I call your attention to a long article in a recent Chronicle of Higher Education “Is America Philosophical?” by Carlin Romano which concludes:

In the post-positivist, post-cold-war, pan-Google era in which we live, America the Philosophical can be seen as a coruscating achievement in the pragmatist project that’s been unfolding for centuries.

Similarly, in HuffPo “Zombies Fighting Over Who Is Right: A Nightmare on Main Street” by William Grassie:

The world needs realistic and modest vision of a better life, not a perfect life.
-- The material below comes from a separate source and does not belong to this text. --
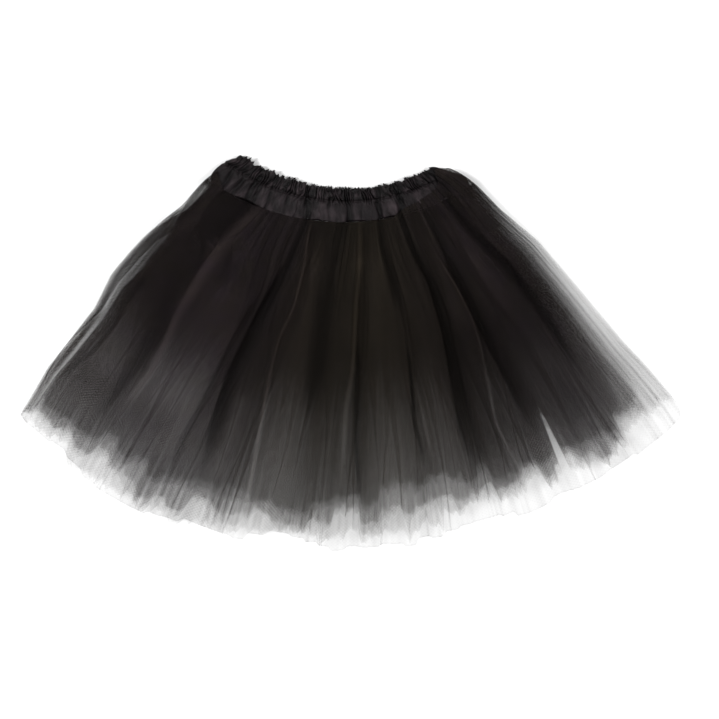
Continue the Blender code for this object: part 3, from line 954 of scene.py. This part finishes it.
def deep_folds(across, down):
    """The deep folds as heights, and how far each point lies in one."""
    height = np.zeros(across.shape)
    valley = np.zeros(across.shape)
    for top_place, low_place, depth, half_width in BAND_FOLDS:
        fold_place = mix(top_place, low_place, down) + 0.003 * np.sin(7 * down + 40 * low_place)
        amount = np.exp(-(np.abs(across - fold_place) * BAND_RUN / half_width) ** 2.2)
        height = height - depth * amount
        valley = valley + min(depth / DEEPEST_FOLD, 1) * amount
    return height, valley


def crumpled_band(rng):
    """The band's grid: where its points lie along it and down it, and its crimps, folds and crumples."""
    place, angle, outward = band_round()
    down, lift = band_profile()
    across = band_across(rng, place, down)
    band = SimpleNamespace(angle=angle, outward=outward, down=down, lift=lift, across=across)
    band.crimp = ridges(rng, across, CRIMPS, 0.55, 0.42, (5, 4))
    band.crimp_size = ridge_sizes(rng, across, CRIMP_SIZES, 0.35, 1.5)
    soft = ridges(rng, across, SOFT_FOLDS, 0.6, 0.22, (14, 8))
    band.soft = soft * ridge_sizes(rng, across, SOFT_SIZES, 0.2, 1.3)
    band.crumple = 0.55 * grain(rng, across.shape, 5, 4) + 0.3 * grain(rng, across.shape, 2.2, 2.5)
    past_line = band.past_line = down - GATHER_LINE
    band.channel = ease(-0.03, 0.03, down) * (1 - ease(-0.06, 0.03, past_line))
    band.carried = np.exp(-(past_line / (0.1 + 0.05 * band.crimp_size)) ** 2) * (past_line > -0.08)
    band.below = ease(-0.02, 0.15, past_line)
    band.folds, band.valley = deep_folds(across, down)
    band.covered = ease(*COVERED_FROM, across)
    return band


def band_radius(band):
    """How far the satin lies from the band's middle."""
    relief = (1.15 * band.channel + 0.75 * band.carried) * band.crimp * band.crimp_size
    relief = relief + band.below * (0.75 * band.soft + 0.6 * band.crumple + 0.5)
    relief = relief + band.folds * mix(0.5, 1, band.below)
    face = FACE_HEIGHT + relief * (1 - COVERED_FLATNESS * band.covered)
    face = face - np.exp(-(band.past_line / 0.03) ** 2) - COVERED_DROP * band.covered
    radius = mix(BACK_HEIGHT, np.maximum(face, LEAST_FACE), (1 + np.cos(band.angle)) / 2)
    return mix(BAND_SLIT, radius, band.lift)


def band_points(rng, band):
    """The satin's points between the band's top arc and the seam, with its frill and hanging edge."""
    down, across, radius = band.down, band.across, band_radius(band)
    frill = 1.4 * band.crimp * band.crimp_size + 1.3 * grain(rng, across.shape, 2.5, 30)
    frill = frill * (1 - ease(0, 0.14, down)) * (band.lift > 0)
    dips = by(BAND_DIPS, 1, across) * ease(0.5, 1, down) * (1 + np.cos(band.angle)) / 2
    way = down + (dips - frill) / BAND_HEIGHT
    x0, y0 = arc_xy(BAND_TOP, across)
    x1, y1 = arc_xy(SEAM, across)
    x2, y2 = arc_xy(SEAM, across + 0.01)
    sideways = band.outward * radius * np.sin(band.angle) / np.hypot(x2 - x1, y2 - y1)
    x = mix(x0, x1, way) + (x2 - x1) * sideways
    y = mix(y0, y1, way) + (y2 - y1) * sideways
    return x, y, np.maximum(BAND_MIDDLE + radius * np.cos(band.angle), LEAST_HEIGHT)


def satin_painted_light(rng, band):
    """Painted light and shade on the satin: painted shade in the channel's crimps, in the folds and under the
    net's cover, painted highlights on the crumples, with uneven patches and a paler stretch towards the right
    end.
    """
    shade = band.channel * (0.75 - 0.6 * band.crimp + 0.5 * grain(rng, band.across.shape, 3, 2))
    shade = shade + 0.35 * band.carried * (1 - band.crimp) + 0.7 * band.covered
    shade = shade + 1.9 * band.valley * mix(0.7, 1, band.below)
    patches = 0.5 * band.crumple + 0.25 * grain(rng, band.across.shape, 14, 8)
    return np.exp((patches + 0.35 * ease(0.76, 0.82, band.across)) * band.below - shade)


def add_band():
    """The satin casing: crimped over the elastic, gathered along a line of stitching, crumpled below."""
    rng = np.random.default_rng(BAND_SEED)
    band = crumpled_band(rng)
    points = band_points(rng, band)
    u = np.linspace(0, 1, band.across.shape[1] + 1) * 2 * BAND_RUN * MM
    v = -band.down * BAND_HEIGHT * MM + 0 * band.across
    piece = grid_mesh("band_satin", satin_material(), points, (u, np.concatenate([v, v[:1]])),
                      {"tone": satin_painted_light(rng, band)}, closed_rows=True)
    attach(piece, "root")
    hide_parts("waistband")


# ---------------- lining
LINING_COLUMNS = 200
LINING_ROWS = 12
# places where the lining starts and ends
LINING_SPAN = (0.04, 0.97)
# how far below the seam line it starts, how far it hangs, how high its front and back lie, and its length
LINING_START = 0.6
LINING_DROP = 57
LINING_FRONT = 4.2
LINING_BACK = 3.7
LINING_RUN = 300


def add_lining():
    """A short open tube of satin, its front on its back."""
    place = np.linspace(*LINING_SPAN, LINING_COLUMNS)
    depth = LINING_START + LINING_DROP * np.linspace(0, 1, LINING_ROWS + 1)[:, None]
    x, y = (np.concatenate([half, half[:, ::-1]], axis=1)
            for half in fan_xy(place + 0 * depth, depth / line_length(place)))
    z = np.repeat([LINING_FRONT, LINING_BACK], LINING_COLUMNS) + 0 * x
    run = np.concatenate([place, 2 - place[::-1], [2 + place[0]]]) * LINING_RUN * MM
    piece = grid_mesh("lining_cloth", lining_material(), (x, y, z), (run, -depth * MM + 0 * x), {})
    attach(piece, "root")
    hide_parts("lining")


# ---------------- floor, lights and camera
# in metres
FLOOR_CORNERS = ((-4, -4), (4, -4), (4, 4), (-4, 4))
FLOOR_HEIGHT = -0.0004
FLOOR_COLOR = (0.9, 0.9, 0.9)
WORLD_STRENGTH = 0.36
# name, place and size in metres, and power in watts
LIGHTS = (
    ("key", (-1.5, 0.3, 1.6), 0.7, 42),
    ("fill", (1.5, 0.2, 1.7), 0.9, 30),
)
# how many net sheets a ray may pass through, and how often it may bounce off them
SHEETS_THROUGH = 48
BOUNCES = 2
# the camera's height in metres, the point below it and the width of its view there
CAMERA_HEIGHT = 6
VIEW_CENTRE = (9.7, -6.1)
VIEW_WIDTH = 719 * 1.105
SENSOR_WIDTH = 36
CAMERA_REACH = 20


def add_stage():
    mesh = bpy.data.meshes.new("floor")
    mesh.from_pydata([(x, y, FLOOR_HEIGHT) for x, y in FLOOR_CORNERS], [], [(0, 1, 2, 3)])
    floor = add_object("floor", mesh)
    mesh.materials.append(principled("floor_white", FLOOR_COLOR, 0.9, 0)[0])


def add_light(name, location, size, power):
    """A round light that faces the middle of the scene."""
    data = bpy.data.lights.new(name, "AREA")
    data.shape = "DISK"
    data.size = size
    data.energy = power
    light = add_object(name, data)
    light.location = location
    light.rotation_euler = (-Vector(location)).to_track_quat("-Z", "Y").to_euler()


def add_world(scene):
    world = scene.world = bpy.data.worlds.new("studio")
    world.use_nodes = True
    feed(world, world.node_tree.nodes["Background"], {"Color": (1, 1, 1, 1), "Strength": WORLD_STRENGTH})


def add_camera(scene):
    """A camera straight above, far enough up for an almost parallel view."""
    data = bpy.data.cameras.new("camera")
    data.sensor_width = SENSOR_WIDTH
    data.lens = SENSOR_WIDTH * CAMERA_HEIGHT / (VIEW_WIDTH * MM)
    data.clip_end = CAMERA_REACH
    camera = add_object("camera", data)
    camera.location = (VIEW_CENTRE[0] * MM, VIEW_CENTRE[1] * MM, CAMERA_HEIGHT)
    scene.camera = camera


def add_lights_and_camera():
    scene = bpy.context.scene
    add_world(scene)
    for light in LIGHTS:
        add_light(*light)
    scene.view_settings.view_transform = "Standard"
    scene.cycles.transparent_max_bounces = SHEETS_THROUGH
    scene.cycles.diffuse_bounces = BOUNCES
    add_camera(scene)


add_net()
add_band()
add_lining()
add_stage()
add_lights_and_camera()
This requires that we be grounded in a common reality, if not necessarily in agreement about what it all means. We have such a foundation in the grand scientific metanarrative of the universe and us — what we call Big History — so that our competing religions, ideologies and utopic visions are grounded and debated within the shared reality of our global technological civilization. The positive functions of ideology and utopia — as integration and social imagination — must be made explicit but also tempered by our understanding of the distortion and escapism involved. In such a way, we may hope to become pragmatic visionaries…

The great American philosophers (ie Dewey, Pierce, Rorty) and their lust for pragmatism always makes me personally a bit nauseated; which is not to say I am against their project. Perhaps it is similar to the existential nausea Satre described or that Cory Booker expressed about Obama campaign tactics of “vampire” attacks on ‘private equity’.

The pragmatists insist we share a common reality. But if we pragmatism is just another ideology, it is fair to question the value of the assumed premise. Yes we can speak as if we share a world, but it is also clear that our meanings can be incompatible and contradictory. It remains an open question whether pragmatism can resolve all these dualist controversies. When it can, it frequently resorts (relies and defers) to external markers of power (control and influence).

Pragmatism eschews ontological questions but zombies unveil them.

America may be a raging achievement in the pragmatist project but from a continental philosophy, PoMo French Theory perspective, isn’t that project horribly empty? And given the Haitian root, isn’t zombie ever so French. Which is of course also seems the proper context for revolutionary questions of person-hood and rights of man.